Going from good to great begins with postsecondary education

Note: This is the first in a series of posts analyzing the nine key strategies cited in our 20/20 Vision Report.

We will not achieve our region’s talent objectives without widespread recognition of the crucial role that education plays in a modern, knowledge-based economy.


This importance is reflected by the priority we gave to the first of our nine strategies in the 20/20 Vision Report:


Strategy 1: Raise awareness of education and lifelong learning as essential tools to success.


As stated in the report: “We will know we have moved from good to great when employers have access to educated and skilled talent to fulfill current and emerging needs. In this better future, everyone will have access to education and training that is aligned to the needs of employers.”


We do not get to that better future, however, without first recognizing the importance of a post-secondary education and training in today’s knowledge-based economy. Fortunately, there is plenty of evidence to make that case.


Outpacing the state and nation

Research for our regular Talent Demand Reports allows Talent 2025 to document employment growth for various education levels, and to make data-based projections for the future.


WM Credential Growth (indexed to 2009)


Two conclusions are obvious. The first is that data shows employer demand for postsecondary credentials already has eclipsed that for high school diplomas. The second is that this trend is only going to accelerate, particularly in West Michigan.


Forecasted Growth in Credentials


By comparing typical entry-level educational requirements for each occupation to the forecasted number of job openings anticipated to occur through 2026, we can project the number of job openings anticipated to occur at each level of education over the next 10 years. The data anticipates West Michigan will see a 10-year increase (2016-2026) of 12.1% for employment requiring a postsecondary credential. That far outpaces forecasts for statewide growth of 5.1% and national growth of 7.7%.

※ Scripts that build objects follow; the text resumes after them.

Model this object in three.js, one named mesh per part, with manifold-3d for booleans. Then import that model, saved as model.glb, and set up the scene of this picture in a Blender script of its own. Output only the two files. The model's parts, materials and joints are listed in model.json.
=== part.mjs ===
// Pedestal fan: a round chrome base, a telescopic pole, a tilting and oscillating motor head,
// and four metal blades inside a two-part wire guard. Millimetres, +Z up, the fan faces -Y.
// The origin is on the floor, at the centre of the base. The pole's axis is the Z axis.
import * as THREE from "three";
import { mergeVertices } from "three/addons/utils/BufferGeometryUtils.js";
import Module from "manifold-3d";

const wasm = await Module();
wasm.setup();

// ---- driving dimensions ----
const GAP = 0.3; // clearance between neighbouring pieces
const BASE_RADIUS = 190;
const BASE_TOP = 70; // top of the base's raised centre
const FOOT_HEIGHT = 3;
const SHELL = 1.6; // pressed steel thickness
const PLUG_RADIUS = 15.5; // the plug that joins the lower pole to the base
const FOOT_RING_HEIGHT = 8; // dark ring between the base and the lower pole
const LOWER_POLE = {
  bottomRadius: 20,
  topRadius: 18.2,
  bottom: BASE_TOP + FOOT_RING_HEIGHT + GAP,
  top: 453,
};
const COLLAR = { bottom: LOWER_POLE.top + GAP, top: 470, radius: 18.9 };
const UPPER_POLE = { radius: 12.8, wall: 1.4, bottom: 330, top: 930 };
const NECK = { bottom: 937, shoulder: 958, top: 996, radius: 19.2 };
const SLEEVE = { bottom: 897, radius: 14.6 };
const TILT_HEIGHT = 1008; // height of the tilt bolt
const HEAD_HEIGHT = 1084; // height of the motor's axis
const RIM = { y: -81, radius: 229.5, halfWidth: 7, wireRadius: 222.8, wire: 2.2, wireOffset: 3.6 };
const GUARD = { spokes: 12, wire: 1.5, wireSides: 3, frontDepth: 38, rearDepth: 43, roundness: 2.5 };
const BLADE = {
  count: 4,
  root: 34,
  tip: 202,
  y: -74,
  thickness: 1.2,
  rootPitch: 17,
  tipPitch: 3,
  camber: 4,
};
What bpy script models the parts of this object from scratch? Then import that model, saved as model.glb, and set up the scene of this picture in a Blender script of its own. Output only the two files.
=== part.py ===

It is just as important to compare where the job growth will occur in the region. The 12.1% increase in jobs requiring a postsecondary credential outpaces the increase in jobs that require only a high school diploma, which is predicted to grow in West Michigan by only 7.4%.


Clearly, postsecondary education and training – including lifelong learning for adults already in the labor force – is essential to our success in a modern economy.


Employability skills

Fortunately, many stakeholders in our region already have recognized the value of lifelong learning and importance of a well-educated workforce.


A knowledge-based economy will place an increasing emphasis on employability skills in addition to traditional expectations of academic proficiency. As automation and technology play larger roles in the modern workplace, employers want candidates who can problem-solve and adapt to new situations as they arise within their careers.


These employability skills include:

  • Initiative and perseverance,
  • Responsibility,
  • Teamwork and citizenship,
  • Customer service,
  • Problem solving and ingenuity,
  • Flexibility and resilience,
  • Attendance and punctuality, and
  • Being drug and/or crime free.

One example of a West Michigan education system adapting for the future is Northview High School’s MiGPS, which is developing employability skills among students from middle to high school and providing them with more robust career guidance. Programs like FuturePrep’d, in Ottawa County, offer a link between classroom teaching and workplace relevance through content, curriculum and experiences beginning in the sixth grade.


Aligning priorities

While we are seeing individual successes like these, it is essential to have a regionwide, aligned recognition of the importance of postsecondary education and lifelong learning.


It is true we are on track toward one of our central goals, that at least 64% of all West Michigan residents age 25 and older have a postsecondary credential by 2025. This goal is even more ambitious than the current statewide goal set by Gov. Gretchen Whitmer of 60% by 2030.


However, new data indicates we may need to set our sights even higher, to 70%.


The only way to get there is through region-wide recognition of the importance of postsecondary education and lifelong learning. This is how we can help the students and workers of today prepare for the workforce of tomorrow.